* **GOAL**
Extract every line below, verbatim.
━━━━
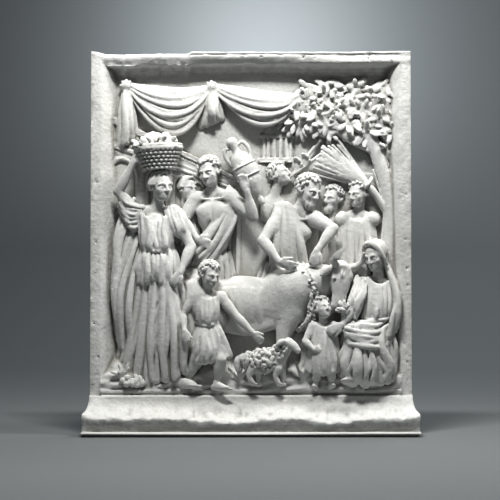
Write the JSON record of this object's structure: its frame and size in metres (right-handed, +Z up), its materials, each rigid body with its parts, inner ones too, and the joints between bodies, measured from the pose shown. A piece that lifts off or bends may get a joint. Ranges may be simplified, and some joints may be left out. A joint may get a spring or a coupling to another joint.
{
  "type": "relief plaque",
  "caption": "Upright cast plaster plaque: a rectangular framed field carved in high relief, on its own flared plinth, that stands on a shelf or is fixed against a wall.",
  "frame": {"origin": "on the underside of the plinth, under the middle of the overall box", "axes": "+Z up, +X to the right as the relief is seen, and the relief faces -Y, so the viewer looks along +Y"},
  "size_m": [0.3346, 0.0528, 0.385],
  "materials": {
    "plaster": null
  },
  "bodies": {
    "root": {"relief_plaque": "plaster"}
  },
  "joints": []
}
━━━━
* **FINISHED EXERCISE**
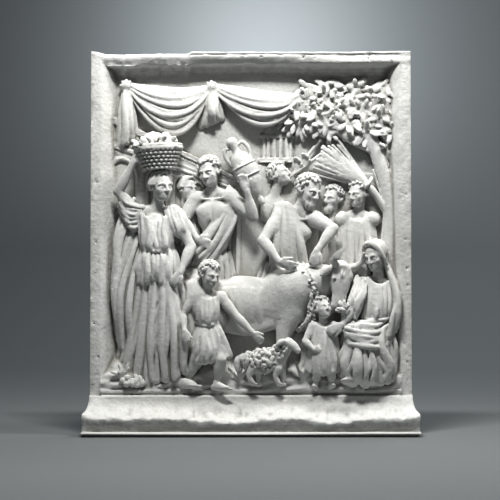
Write the JSON record of this object's structure: its frame and size in metres (right-handed, +Z up), its materials, each rigid body with its parts, inner ones too, and the joints between bodies, measured from the pose shown. A piece that lifts off or bends may get a joint. Ranges may be simplified, and some joints may be left out. A joint may get a spring or a coupling to another joint.
{
  "type": "relief plaque",
  "caption": "Upright cast plaster plaque: a rectangular framed field carved in high relief, on its own flared plinth, that stands on a shelf or is fixed against a wall.",
  "frame": {"origin": "on the underside of the plinth, under the middle of the overall box", "axes": "+Z up, +X to the right as the relief is seen, and the relief faces -Y, so the viewer looks along +Y"},
  "size_m": [0.3346, 0.0528, 0.385],
  "materials": {
    "plaster": null
  },
  "bodies": {
    "root": {"relief_plaque": "plaster"}
  },
  "joints": []
}